Another bit I didn’t find satisfying was the relationship development. There’s a technique of leaving thoughts or actions to the reader’s imagination, and just giving us reaction. We don’t need play-by-play in EVERY young adult novel out there. However…in this case it I was legitimately confused. I read scenes over to make sure I hadn’t skimmed something important to making sense of the situation. I couldn’t help but feel that either I was stupid, or it didn’t gel. Probably I am stupid.

My brother and I agreed that we are both SUPER excited for book number three, Black Heart. So despite the below-expectations results of Red Glove, the enjoyment remains undiminished, the excitement unabated, and the wait far too long. We will be back for more!
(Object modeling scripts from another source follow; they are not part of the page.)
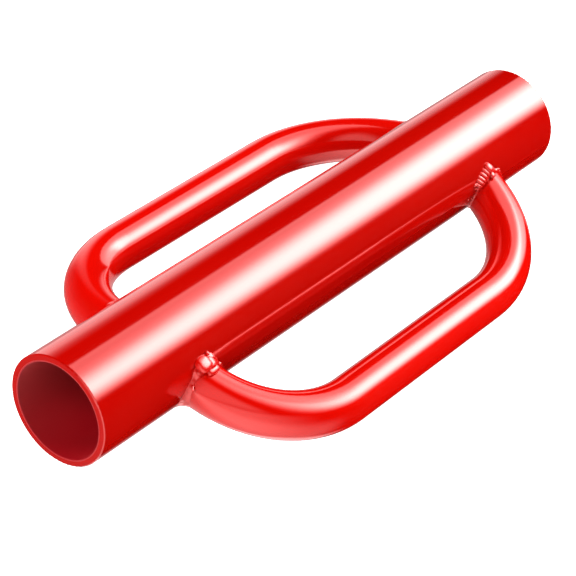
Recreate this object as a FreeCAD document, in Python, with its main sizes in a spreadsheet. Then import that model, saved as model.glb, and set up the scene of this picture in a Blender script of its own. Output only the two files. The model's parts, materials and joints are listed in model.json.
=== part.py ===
import FreeCAD, Part
import os
import Sketcher

# Post driver: a thick steel tube, open at the mouth and closed at the head by a striker plate that is
# welded in, with a bent-tube handle welded to each side.
#
# It lies on the ground. The barrel runs along Y with its mouth towards -Y, the handles reach out to
# +X (right) and -X (left), and +Z is up. The origin is on the ground under the middle of the barrel.
# Both handles droop just enough for their grips to touch the ground with the barrel.

# Driving dimensions, in millimetres. Distances to a leg run along the barrel from its mouth.
DIMENSIONS = {
    "barrel_length": 490,
    "barrel_radius": 38.05,
    "barrel_wall": 5,
    "rim_round": 0.8,
    "bore_round": 0.3,
    "seat_step": 1,
    "plate_thickness": 25,
    "plate_recess": 5,
    "plate_break": 1,
    "groove_size": 4,
    "ring_weld_rise": 3.5,
    "ring_crest_rise": 2.45,
    "ring_crest_reach": 2,
    "handle_radius": 16,
    "handle_wall": 2.5,
    "handle_reach": 102,
    "mouth_leg": 92.5,
    "head_leg": 412,
    "mouth_bend": 76,
    "head_bend": 87,
    "weld_size": 4,
    "weld_crown": 2.5,
}

# Places and sizes worked out from the dimensions.
MOUTH = "-dims.barrel_length / 2"
HEAD = "dims.barrel_length / 2"
BORE_RADIUS = "dims.barrel_radius - dims.barrel_wall"
SEAT_RADIUS = BORE_RADIUS + " + dims.seat_step"
PLATE_FACE = HEAD + " - dims.plate_recess"
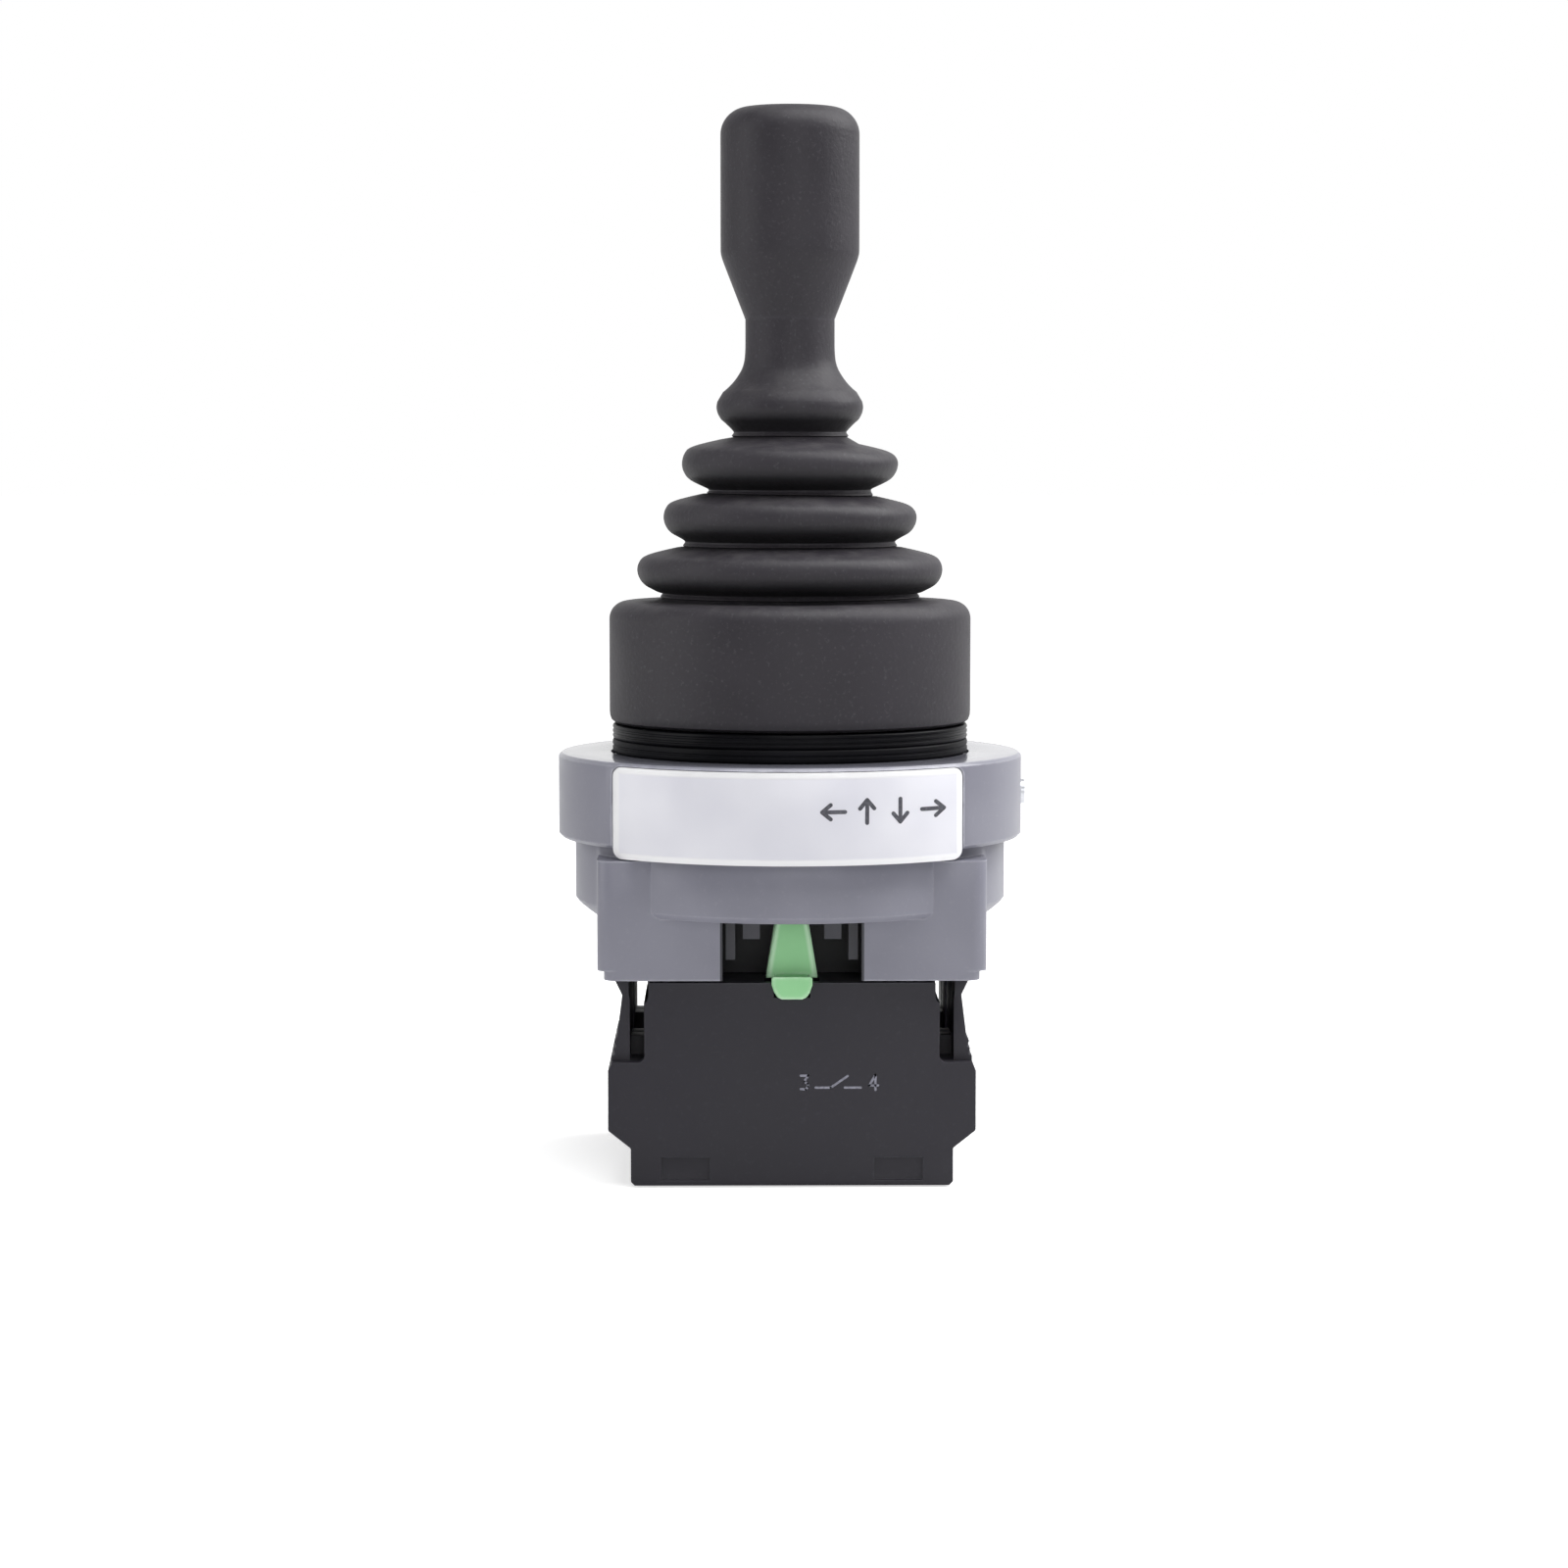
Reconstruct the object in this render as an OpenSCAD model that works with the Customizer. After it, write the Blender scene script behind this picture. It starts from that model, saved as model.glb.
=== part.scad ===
// Industrial joystick switch: a spring-return four-way lever on a 30 mm panel neck,
// with a mounting collar and four clip-on contact blocks behind the panel.
// Millimetres. +Z runs up the lever, the labelled front faces -Y, and z = 0 is the
// underside of the contact blocks.

/* [Lever] */
// Radius of the handle
grip_r = 7.5; // [6:0.1:10]
// Radius of the handle's lower end
grip_foot_r = 4.9; // [4:0.1:6]
// Length of the handle's cylindrical part
grip_len = 16; // [10:0.1:40]
// Length of the handle's taper
grip_taper = 6.7; // [4:0.1:15]
// Rounding of the handle's top edge
grip_round = 2.9; // [0.5:0.1:4]
// Radius of the steel lever
lever_r = 3; // [2:0.1:3.4]
// How far the lever reaches into the handle
lever_grip_depth = 15; // [8:0.5:24]
// Radius of the lever's lower stud
stud_r = 2; // [1.5:0.1:2.4]
// Radius of the hub at the pivot
hub_r = 4.2; // [4:0.1:5]
// Height of the pivot above the panel
pivot_up = 9.5; // [9:0.1:9.5]
// Hub above the pivot
hub_up = 3; // [2.6:0.1:4]
// Pivot down to the top of the swash plate
plate_drop = 4.3; // [4.3:0.1:5]
// Thickness of the swash plate
plate_t = 1.6; // [1:0.1:2.5]
// Radius of the swash plate
plate_r = 9.4; // [9.2:0.1:9.6]
// Height of the nut under the swash plate
nut_h = 2.2; // [1.5:0.1:3]
// Width across the corners of the nut
nut_w = 8; // [6:0.1:8.4]

/* [Gimbal] */
// Outer radius of the gimbal ring
gimbal_r = 8.5; // [8:0.1:9]
// Inner radius of the gimbal ring
gimbal_bore_r = 6; // [5.6:0.1:6.4]
// Height of the gimbal ring
gimbal_h = 4.4; // [4:0.1:4.4]
// Radius of the gimbal pins
pin_r = 1.25; // [0.8:0.05:1.5]
// Radius of the spacers on the outer pins
spacer_r = 1.75; // [1.6:0.05:1.8]
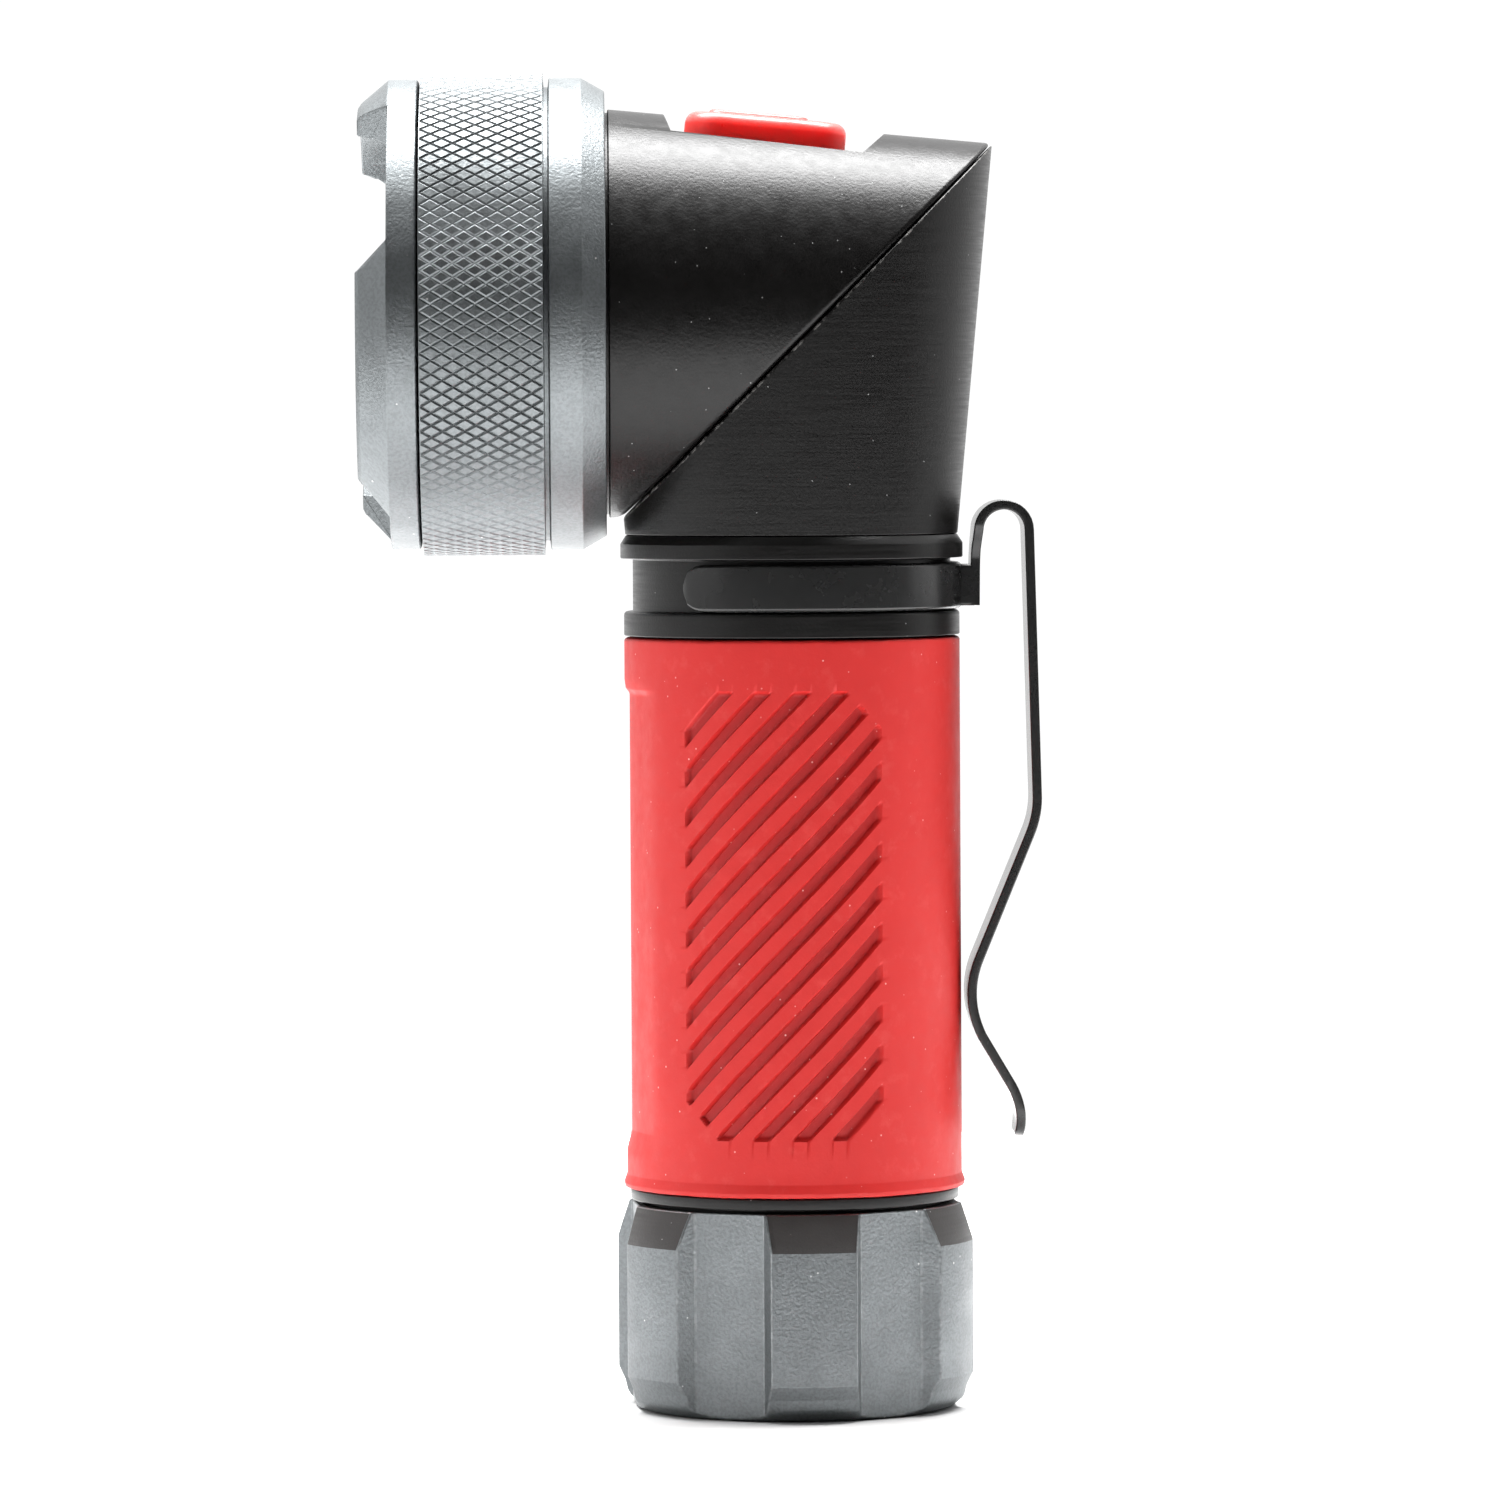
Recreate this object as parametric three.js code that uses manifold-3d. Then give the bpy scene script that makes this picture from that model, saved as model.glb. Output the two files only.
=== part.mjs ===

Recommended for: lovers of young adult literature, fantasy, crime and cleverness, and the ever-elusive boy reader. Also – anyone who enjoyed White Cat, casual fans of the Oceans 11, 12 and 13 films, and anyone looking for a bit of harmless (we hope!), entertaining darkness with their springtime reading.


Ella Press said...

I agree, WC is so much better. I did like RG though.
"Cassel, you tortured soul, you" is exactly what I think of him! LOVE him.

Liz. R said...

Cassel is one of my favourite male characters of all time, so I'm glad the character development went well! Shame about the downsides, but I'm still looking forward to reading Red Glove. Thanks for the excellent review - and you're right - the wait for Black Heart is far too long...

vvb32 reads said...

hmmm, not sure what to think from this. although still a bit interested in reading this second book. perhaps it is a kind of con in itself?